▸ **DIRECTIVE**
Every line in the listing is to be echoed verbatim.

▸ **SUPPLIED INFORMATION**
★ ★ ★ ★

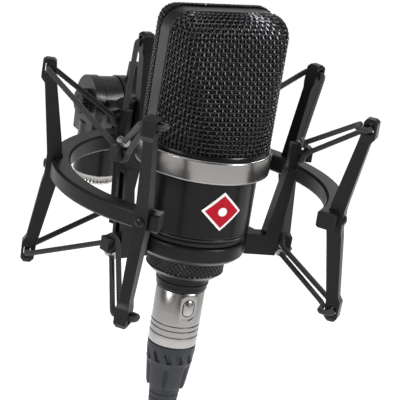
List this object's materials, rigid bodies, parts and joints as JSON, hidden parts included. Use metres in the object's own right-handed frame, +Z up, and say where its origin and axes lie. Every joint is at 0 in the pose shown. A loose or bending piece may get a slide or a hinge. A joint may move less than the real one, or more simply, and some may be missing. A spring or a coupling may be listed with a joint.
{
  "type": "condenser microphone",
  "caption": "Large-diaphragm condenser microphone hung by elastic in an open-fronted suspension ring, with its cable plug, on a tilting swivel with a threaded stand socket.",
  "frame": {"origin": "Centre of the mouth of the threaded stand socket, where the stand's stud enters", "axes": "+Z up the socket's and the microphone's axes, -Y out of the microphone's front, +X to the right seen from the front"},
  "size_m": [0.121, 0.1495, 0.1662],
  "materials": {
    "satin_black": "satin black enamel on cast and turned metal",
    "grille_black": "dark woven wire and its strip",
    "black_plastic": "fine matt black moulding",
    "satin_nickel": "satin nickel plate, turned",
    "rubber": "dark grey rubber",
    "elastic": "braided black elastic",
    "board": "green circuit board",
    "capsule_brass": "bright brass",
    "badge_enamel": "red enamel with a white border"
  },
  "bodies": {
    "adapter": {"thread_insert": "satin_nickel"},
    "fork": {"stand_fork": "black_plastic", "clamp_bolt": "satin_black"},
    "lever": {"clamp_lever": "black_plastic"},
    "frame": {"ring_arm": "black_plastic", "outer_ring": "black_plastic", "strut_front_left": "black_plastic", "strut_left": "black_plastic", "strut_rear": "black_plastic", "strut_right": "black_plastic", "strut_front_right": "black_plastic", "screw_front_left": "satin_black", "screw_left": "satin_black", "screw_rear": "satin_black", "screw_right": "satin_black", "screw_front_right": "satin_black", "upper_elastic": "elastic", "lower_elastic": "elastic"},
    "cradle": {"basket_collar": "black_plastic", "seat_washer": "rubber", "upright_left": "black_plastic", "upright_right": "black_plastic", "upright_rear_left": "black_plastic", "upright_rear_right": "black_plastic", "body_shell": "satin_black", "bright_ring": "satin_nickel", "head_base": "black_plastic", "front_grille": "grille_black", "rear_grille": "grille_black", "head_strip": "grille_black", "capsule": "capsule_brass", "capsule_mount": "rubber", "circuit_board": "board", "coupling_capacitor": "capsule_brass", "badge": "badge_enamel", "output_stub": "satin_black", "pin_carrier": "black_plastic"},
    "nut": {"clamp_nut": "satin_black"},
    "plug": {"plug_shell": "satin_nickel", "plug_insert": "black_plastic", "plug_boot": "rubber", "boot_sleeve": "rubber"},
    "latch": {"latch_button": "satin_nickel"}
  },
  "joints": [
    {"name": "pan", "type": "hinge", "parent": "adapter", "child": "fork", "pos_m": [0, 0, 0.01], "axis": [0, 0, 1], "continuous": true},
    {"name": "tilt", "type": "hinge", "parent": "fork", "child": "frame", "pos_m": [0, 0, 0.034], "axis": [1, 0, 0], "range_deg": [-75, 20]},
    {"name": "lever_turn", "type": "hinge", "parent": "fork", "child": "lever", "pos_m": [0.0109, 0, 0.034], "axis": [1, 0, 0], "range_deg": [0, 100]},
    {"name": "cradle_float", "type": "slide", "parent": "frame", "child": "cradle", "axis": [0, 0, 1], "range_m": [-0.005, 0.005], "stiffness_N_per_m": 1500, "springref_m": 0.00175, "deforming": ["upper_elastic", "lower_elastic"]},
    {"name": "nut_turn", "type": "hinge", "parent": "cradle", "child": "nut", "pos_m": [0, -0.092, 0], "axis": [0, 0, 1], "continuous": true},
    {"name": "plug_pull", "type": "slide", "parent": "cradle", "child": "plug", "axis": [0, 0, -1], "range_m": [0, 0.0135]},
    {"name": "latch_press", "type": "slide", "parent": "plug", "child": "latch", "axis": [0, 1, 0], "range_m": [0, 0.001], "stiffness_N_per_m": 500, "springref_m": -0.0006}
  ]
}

★ ★ ★ ★

▸ **WRITTEN SOLUTION**
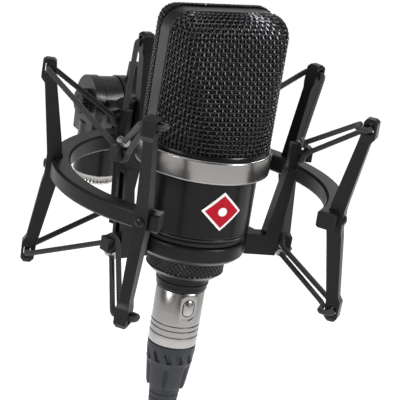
List this object's materials, rigid bodies, parts and joints as JSON, hidden parts included. Use metres in the object's own right-handed frame, +Z up, and say where its origin and axes lie. Every joint is at 0 in the pose shown. A loose or bending piece may get a slide or a hinge. A joint may move less than the real one, or more simply, and some may be missing. A spring or a coupling may be listed with a joint.
{
  "type": "condenser microphone",
  "caption": "Large-diaphragm condenser microphone hung by elastic in an open-fronted suspension ring, with its cable plug, on a tilting swivel with a threaded stand socket.",
  "frame": {"origin": "Centre of the mouth of the threaded stand socket, where the stand's stud enters", "axes": "+Z up the socket's and the microphone's axes, -Y out of the microphone's front, +X to the right seen from the front"},
  "size_m": [0.121, 0.1495, 0.1662],
  "materials": {
    "satin_black": "satin black enamel on cast and turned metal",
    "grille_black": "dark woven wire and its strip",
    "black_plastic": "fine matt black moulding",
    "satin_nickel": "satin nickel plate, turned",
    "rubber": "dark grey rubber",
    "elastic": "braided black elastic",
    "board": "green circuit board",
    "capsule_brass": "bright brass",
    "badge_enamel": "red enamel with a white border"
  },
  "bodies": {
    "adapter": {"thread_insert": "satin_nickel"},
    "fork": {"stand_fork": "black_plastic", "clamp_bolt": "satin_black"},
    "lever": {"clamp_lever": "black_plastic"},
    "frame": {"ring_arm": "black_plastic", "outer_ring": "black_plastic", "strut_front_left": "black_plastic", "strut_left": "black_plastic", "strut_rear": "black_plastic", "strut_right": "black_plastic", "strut_front_right": "black_plastic", "screw_front_left": "satin_black", "screw_left": "satin_black", "screw_rear": "satin_black", "screw_right": "satin_black", "screw_front_right": "satin_black", "upper_elastic": "elastic", "lower_elastic": "elastic"},
    "cradle": {"basket_collar": "black_plastic", "seat_washer": "rubber", "upright_left": "black_plastic", "upright_right": "black_plastic", "upright_rear_left": "black_plastic", "upright_rear_right": "black_plastic", "body_shell": "satin_black", "bright_ring": "satin_nickel", "head_base": "black_plastic", "front_grille": "grille_black", "rear_grille": "grille_black", "head_strip": "grille_black", "capsule": "capsule_brass", "capsule_mount": "rubber", "circuit_board": "board", "coupling_capacitor": "capsule_brass", "badge": "badge_enamel", "output_stub": "satin_black", "pin_carrier": "black_plastic"},
    "nut": {"clamp_nut": "satin_black"},
    "plug": {"plug_shell": "satin_nickel", "plug_insert": "black_plastic", "plug_boot": "rubber", "boot_sleeve": "rubber"},
    "latch": {"latch_button": "satin_nickel"}
  },
  "joints": [
    {"name": "pan", "type": "hinge", "parent": "adapter", "child": "fork", "pos_m": [0, 0, 0.01], "axis": [0, 0, 1], "continuous": true},
    {"name": "tilt", "type": "hinge", "parent": "fork", "child": "frame", "pos_m": [0, 0, 0.034], "axis": [1, 0, 0], "range_deg": [-75, 20]},
    {"name": "lever_turn", "type": "hinge", "parent": "fork", "child": "lever", "pos_m": [0.0109, 0, 0.034], "axis": [1, 0, 0], "range_deg": [0, 100]},
    {"name": "cradle_float", "type": "slide", "parent": "frame", "child": "cradle", "axis": [0, 0, 1], "range_m": [-0.005, 0.005], "stiffness_N_per_m": 1500, "springref_m": 0.00175, "deforming": ["upper_elastic", "lower_elastic"]},
    {"name": "nut_turn", "type": "hinge", "parent": "cradle", "child": "nut", "pos_m": [0, -0.092, 0], "axis": [0, 0, 1], "continuous": true},
    {"name": "plug_pull", "type": "slide", "parent": "cradle", "child": "plug", "axis": [0, 0, -1], "range_m": [0, 0.0135]},
    {"name": "latch_press", "type": "slide", "parent": "plug", "child": "latch", "axis": [0, 1, 0], "range_m": [0, 0.001], "stiffness_N_per_m": 500, "springref_m": -0.0006}
  ]
}